Rows

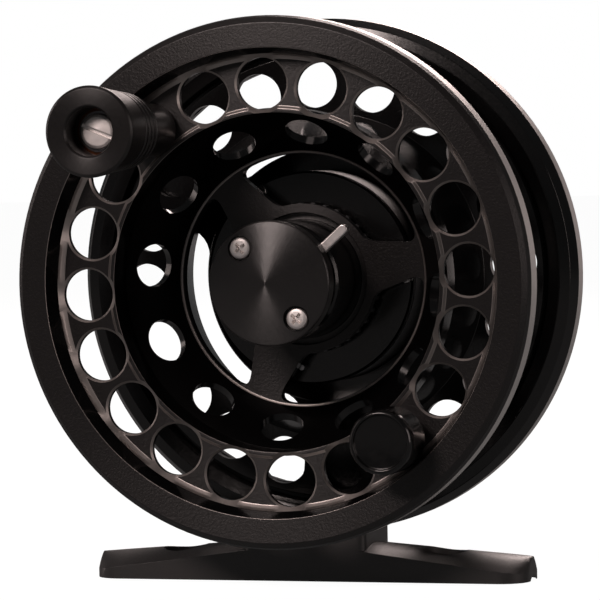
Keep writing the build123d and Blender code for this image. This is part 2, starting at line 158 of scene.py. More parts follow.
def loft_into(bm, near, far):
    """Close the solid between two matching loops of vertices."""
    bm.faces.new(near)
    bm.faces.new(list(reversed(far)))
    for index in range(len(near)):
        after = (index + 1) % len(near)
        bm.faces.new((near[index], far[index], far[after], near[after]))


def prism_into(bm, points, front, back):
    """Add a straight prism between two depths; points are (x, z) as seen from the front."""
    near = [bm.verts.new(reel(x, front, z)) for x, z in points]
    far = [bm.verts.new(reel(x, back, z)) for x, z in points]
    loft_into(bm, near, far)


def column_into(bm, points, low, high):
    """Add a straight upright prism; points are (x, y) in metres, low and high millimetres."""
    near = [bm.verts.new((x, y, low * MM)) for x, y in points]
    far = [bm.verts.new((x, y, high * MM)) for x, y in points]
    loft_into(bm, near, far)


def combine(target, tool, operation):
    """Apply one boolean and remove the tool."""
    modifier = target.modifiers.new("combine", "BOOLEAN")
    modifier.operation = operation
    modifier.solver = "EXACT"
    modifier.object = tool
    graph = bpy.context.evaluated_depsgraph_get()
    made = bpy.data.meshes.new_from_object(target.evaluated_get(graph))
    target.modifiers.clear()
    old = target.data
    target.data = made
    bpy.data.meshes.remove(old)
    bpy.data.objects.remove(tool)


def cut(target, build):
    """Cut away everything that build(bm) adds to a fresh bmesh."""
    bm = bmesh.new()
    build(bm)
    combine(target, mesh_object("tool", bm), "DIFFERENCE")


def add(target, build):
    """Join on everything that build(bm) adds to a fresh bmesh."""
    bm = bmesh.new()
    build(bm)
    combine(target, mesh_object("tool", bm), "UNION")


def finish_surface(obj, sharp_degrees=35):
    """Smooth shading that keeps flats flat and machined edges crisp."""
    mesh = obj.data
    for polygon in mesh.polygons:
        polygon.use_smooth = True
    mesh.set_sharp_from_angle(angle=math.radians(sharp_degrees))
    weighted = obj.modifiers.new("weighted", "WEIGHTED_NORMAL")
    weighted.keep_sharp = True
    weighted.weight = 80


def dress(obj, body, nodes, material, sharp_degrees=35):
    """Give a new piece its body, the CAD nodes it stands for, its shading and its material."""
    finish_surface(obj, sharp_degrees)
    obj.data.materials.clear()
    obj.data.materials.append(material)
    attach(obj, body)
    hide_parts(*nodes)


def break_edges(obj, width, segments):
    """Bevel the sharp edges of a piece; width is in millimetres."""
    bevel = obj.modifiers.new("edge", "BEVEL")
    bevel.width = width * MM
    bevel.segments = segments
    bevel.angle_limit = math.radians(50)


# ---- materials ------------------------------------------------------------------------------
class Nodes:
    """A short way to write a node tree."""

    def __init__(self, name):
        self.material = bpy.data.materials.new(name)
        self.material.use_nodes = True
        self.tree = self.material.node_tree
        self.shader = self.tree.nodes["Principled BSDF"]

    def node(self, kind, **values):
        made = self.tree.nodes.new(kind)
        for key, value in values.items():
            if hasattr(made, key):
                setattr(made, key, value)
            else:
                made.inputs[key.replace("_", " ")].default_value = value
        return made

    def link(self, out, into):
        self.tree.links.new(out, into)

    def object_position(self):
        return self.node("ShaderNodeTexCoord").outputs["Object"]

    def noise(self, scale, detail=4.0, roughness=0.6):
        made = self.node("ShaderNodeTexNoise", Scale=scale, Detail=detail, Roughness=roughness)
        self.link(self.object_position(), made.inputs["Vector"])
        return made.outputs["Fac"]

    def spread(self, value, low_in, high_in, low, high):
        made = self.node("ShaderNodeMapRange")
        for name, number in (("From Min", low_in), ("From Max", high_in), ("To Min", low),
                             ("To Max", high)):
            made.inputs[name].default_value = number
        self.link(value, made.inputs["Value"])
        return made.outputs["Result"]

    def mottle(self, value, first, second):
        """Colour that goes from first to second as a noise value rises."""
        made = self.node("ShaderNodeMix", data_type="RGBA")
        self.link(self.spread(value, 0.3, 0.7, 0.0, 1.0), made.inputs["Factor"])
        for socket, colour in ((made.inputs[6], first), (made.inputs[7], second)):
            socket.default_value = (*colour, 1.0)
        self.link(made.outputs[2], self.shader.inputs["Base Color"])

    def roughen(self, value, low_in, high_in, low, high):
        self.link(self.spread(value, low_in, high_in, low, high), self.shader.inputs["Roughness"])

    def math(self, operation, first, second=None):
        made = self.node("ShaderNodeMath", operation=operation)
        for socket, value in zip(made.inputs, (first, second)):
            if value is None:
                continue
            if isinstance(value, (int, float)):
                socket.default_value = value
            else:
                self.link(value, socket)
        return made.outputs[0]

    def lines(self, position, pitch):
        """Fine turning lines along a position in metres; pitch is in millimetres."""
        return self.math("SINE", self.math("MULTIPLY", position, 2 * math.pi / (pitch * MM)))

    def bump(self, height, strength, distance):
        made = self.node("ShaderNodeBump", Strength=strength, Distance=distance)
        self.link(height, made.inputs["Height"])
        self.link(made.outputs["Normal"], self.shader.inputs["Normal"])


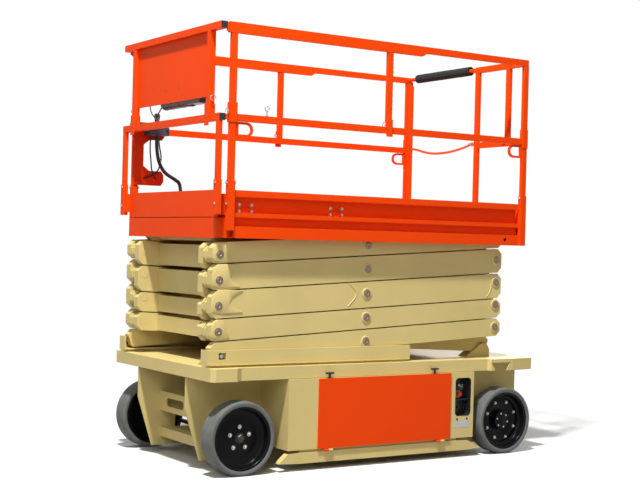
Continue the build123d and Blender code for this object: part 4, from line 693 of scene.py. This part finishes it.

Task requirements
Please output the entries above, every line exactly as it reads.

Task solution
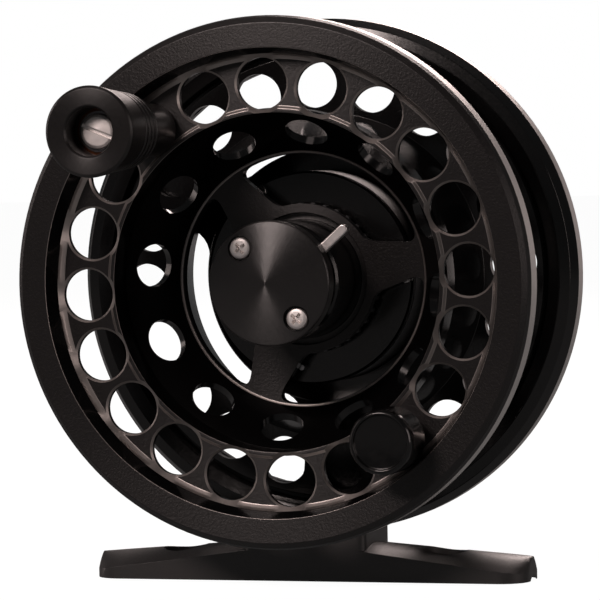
Keep writing the build123d and Blender code for this image. This is part 2, starting at line 158 of scene.py. More parts follow.
def loft_into(bm, near, far):
    """Close the solid between two matching loops of vertices."""
    bm.faces.new(near)
    bm.faces.new(list(reversed(far)))
    for index in range(len(near)):
        after = (index + 1) % len(near)
        bm.faces.new((near[index], far[index], far[after], near[after]))


def prism_into(bm, points, front, back):
    """Add a straight prism between two depths; points are (x, z) as seen from the front."""
    near = [bm.verts.new(reel(x, front, z)) for x, z in points]
    far = [bm.verts.new(reel(x, back, z)) for x, z in points]
    loft_into(bm, near, far)


def column_into(bm, points, low, high):
    """Add a straight upright prism; points are (x, y) in metres, low and high millimetres."""
    near = [bm.verts.new((x, y, low * MM)) for x, y in points]
    far = [bm.verts.new((x, y, high * MM)) for x, y in points]
    loft_into(bm, near, far)


def combine(target, tool, operation):
    """Apply one boolean and remove the tool."""
    modifier = target.modifiers.new("combine", "BOOLEAN")
    modifier.operation = operation
    modifier.solver = "EXACT"
    modifier.object = tool
    graph = bpy.context.evaluated_depsgraph_get()
    made = bpy.data.meshes.new_from_object(target.evaluated_get(graph))
    target.modifiers.clear()
    old = target.data
    target.data = made
    bpy.data.meshes.remove(old)
    bpy.data.objects.remove(tool)


def cut(target, build):
    """Cut away everything that build(bm) adds to a fresh bmesh."""
    bm = bmesh.new()
    build(bm)
    combine(target, mesh_object("tool", bm), "DIFFERENCE")


def add(target, build):
    """Join on everything that build(bm) adds to a fresh bmesh."""
    bm = bmesh.new()
    build(bm)
    combine(target, mesh_object("tool", bm), "UNION")


def finish_surface(obj, sharp_degrees=35):
    """Smooth shading that keeps flats flat and machined edges crisp."""
    mesh = obj.data
    for polygon in mesh.polygons:
        polygon.use_smooth = True
    mesh.set_sharp_from_angle(angle=math.radians(sharp_degrees))
    weighted = obj.modifiers.new("weighted", "WEIGHTED_NORMAL")
    weighted.keep_sharp = True
    weighted.weight = 80


def dress(obj, body, nodes, material, sharp_degrees=35):
    """Give a new piece its body, the CAD nodes it stands for, its shading and its material."""
    finish_surface(obj, sharp_degrees)
    obj.data.materials.clear()
    obj.data.materials.append(material)
    attach(obj, body)
    hide_parts(*nodes)


def break_edges(obj, width, segments):
    """Bevel the sharp edges of a piece; width is in millimetres."""
    bevel = obj.modifiers.new("edge", "BEVEL")
    bevel.width = width * MM
    bevel.segments = segments
    bevel.angle_limit = math.radians(50)


# ---- materials ------------------------------------------------------------------------------
class Nodes:
    """A short way to write a node tree."""

    def __init__(self, name):
        self.material = bpy.data.materials.new(name)
        self.material.use_nodes = True
        self.tree = self.material.node_tree
        self.shader = self.tree.nodes["Principled BSDF"]

    def node(self, kind, **values):
        made = self.tree.nodes.new(kind)
        for key, value in values.items():
            if hasattr(made, key):
                setattr(made, key, value)
            else:
                made.inputs[key.replace("_", " ")].default_value = value
        return made

    def link(self, out, into):
        self.tree.links.new(out, into)

    def object_position(self):
        return self.node("ShaderNodeTexCoord").outputs["Object"]

    def noise(self, scale, detail=4.0, roughness=0.6):
        made = self.node("ShaderNodeTexNoise", Scale=scale, Detail=detail, Roughness=roughness)
        self.link(self.object_position(), made.inputs["Vector"])
        return made.outputs["Fac"]

    def spread(self, value, low_in, high_in, low, high):
        made = self.node("ShaderNodeMapRange")
        for name, number in (("From Min", low_in), ("From Max", high_in), ("To Min", low),
                             ("To Max", high)):
            made.inputs[name].default_value = number
        self.link(value, made.inputs["Value"])
        return made.outputs["Result"]

    def mottle(self, value, first, second):
        """Colour that goes from first to second as a noise value rises."""
        made = self.node("ShaderNodeMix", data_type="RGBA")
        self.link(self.spread(value, 0.3, 0.7, 0.0, 1.0), made.inputs["Factor"])
        for socket, colour in ((made.inputs[6], first), (made.inputs[7], second)):
            socket.default_value = (*colour, 1.0)
        self.link(made.outputs[2], self.shader.inputs["Base Color"])

    def roughen(self, value, low_in, high_in, low, high):
        self.link(self.spread(value, low_in, high_in, low, high), self.shader.inputs["Roughness"])

    def math(self, operation, first, second=None):
        made = self.node("ShaderNodeMath", operation=operation)
        for socket, value in zip(made.inputs, (first, second)):
            if value is None:
                continue
            if isinstance(value, (int, float)):
                socket.default_value = value
            else:
                self.link(value, socket)
        return made.outputs[0]

    def lines(self, position, pitch):
        """Fine turning lines along a position in metres; pitch is in millimetres."""
        return self.math("SINE", self.math("MULTIPLY", position, 2 * math.pi / (pitch * MM)))

    def bump(self, height, strength, distance):
        made = self.node("ShaderNodeBump", Strength=strength, Distance=distance)
        self.link(height, made.inputs["Height"])
        self.link(made.outputs["Normal"], self.shader.inputs["Normal"])


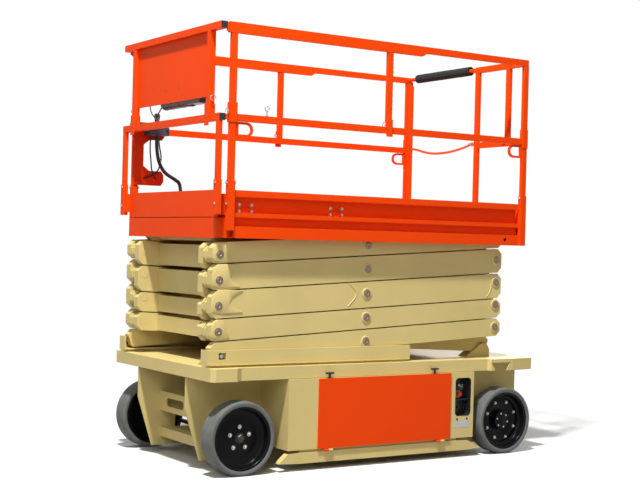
Continue the build123d and Blender code for this object: part 4, from line 693 of scene.py. This part finishes it.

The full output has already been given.